As described in Billionaire Wealth Strategies, Craig engaged a Fractional Family Office to take over the coordination of his financial life. The transition moved Craig from the Juggler quadrant, where he was trying to keep all the components aligned himself, toward the Family Office quadrant where wealth management became a coordinated professional function.
The Fractional Family Office team audited each advisory relationship, identified gaps and redundancies, and worked to build a coordinated strategy across tax planning, asset protection, investment management, estate planning, and insurance. Under IRC Section 162, business-related advisory fees may be deductible as ordinary and necessary business expenses, though deductibility depends on the specific services and the taxpayer's situation.

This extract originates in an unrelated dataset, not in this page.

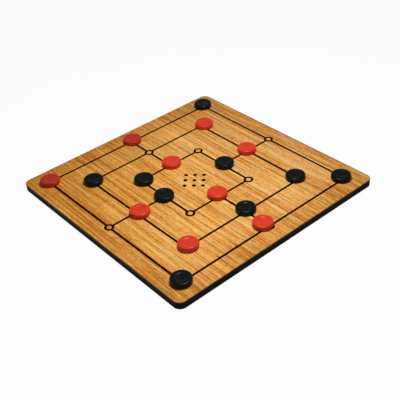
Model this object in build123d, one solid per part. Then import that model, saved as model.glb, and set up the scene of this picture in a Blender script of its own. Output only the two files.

The Linchpin Partner served as the central hub that Craig's individual advisors had previously lacked. The Linchpin coordinated communication to help ensure that tax strategy under the Internal Revenue Code informed investment decisions and that estate plans aligned with entity structures. Retirement plan compliance under the Employee Retirement Income Security Act (ERISA) was reviewed alongside the overall investment strategy. Insurance coverage was evaluated against the current risk profile rather than the risk profile from years earlier.
For Craig, the most significant change was not any single financial optimization. The most significant change was the removal of the coordination burden from his daily responsibilities. The time and mental energy Craig had been spending on managing advisory relationships was returned to him. This is the core value proposition of the Linchpin model, though the degree of time savings varies by individual and depends on how much coordination the entrepreneur was previously performing.
What Were the Results?
Craig's experience, as described in the book, involved both financial improvements and personal changes. On the financial side, the coordinated approach identified areas for optimization in tax strategy, asset protection structure, investment management, and estate planning. The specific results of any advisory engagement depend on the individual client's circumstances, and Craig's experience should not be taken as representative of all clients or as a guarantee of similar outcomes.
For business owners like Craig with qualified business income, IRC Section 199A provides a potential 20% deduction that requires coordination between the CPA and the business attorney to maximize. Whether this specific provision applied to Craig's situation is not disclosed, but it illustrates the type of cross-disciplinary optimization that coordinated advisory relationships can identify.
On the personal side, Craig described a shift in how he spent his time. With the coordination burden lifted, Craig was able to spend more time on activities outside of work, including outdoor recreation and travel. The business also benefited from Craig's ability to focus more fully on strategic leadership rather than dividing attention between company operations and financial management. The relationship between reduced financial management burden and improved business performance varies by individual, and not all entrepreneurs will experience the same personal outcomes.
What Are the Key Lessons?
Craig's experience illustrates the core of the Make Rich Real philosophy described in Billionaire Wealth Strategies. The Make Rich Real concept recognizes that financial success is not measured solely by the numbers on a balance sheet. For many entrepreneurs, the goal is converting business success into the life they want to live, including time, freedom, and reduced stress.
The Wealth Mastery Matrix identifies the Juggler quadrant as particularly challenging because it can feel productive. The entrepreneur is actively managing financial matters, meeting with advisors, reviewing statements, and making decisions. The effort creates the appearance of control. In practice, uncoordinated effort may produce suboptimal results while consuming the very time and energy that made the entrepreneur successful. Research from the Financial Planning Association (FPA) and the National Association of Personal Financial Advisors (NAPFA) supports the principle that coordinated financial planning tends to produce better outcomes than fragmented approaches, though results vary by individual.
The Uncoordinated Advisors Problem that Craig experienced is not a reflection of advisor incompetence. Each of Craig's individual advisors was competent in their domain. The problem was structural: no one was responsible for ensuring that the CPA's tax strategies aligned with the attorney's entity structures, that the insurance coverage matched the current risk profile, and that investment decisions reflected the overall financial plan. This structural gap is common among high-income entrepreneurs and is not resolved simply by hiring better individual advisors.
The lesson for entrepreneurs who recognize a similar pattern in their own lives is that the cost of self-coordinating is measured not only in potential financial inefficiency but also in personal time spent managing complexity. Whether through a Fractional Family Office, a multi-family office, or a deliberately coordinated team of independent advisors, the critical factor is establishing a structure where financial coordination is a professional function rather than an entrepreneur's side responsibility. The specific structure matters less than the presence of systematic coordination across tax, legal, insurance, investment, and estate planning disciplines.
This case study is drawn from Craig Collins' story as published in Jim Dew's Billionaire Wealth Strategies (Chapter 1). It is presented for educational purposes. Individual advisory outcomes depend on specific financial circumstances, and Craig's experience may not be representative of all clients. Past results are not indicative of future outcomes.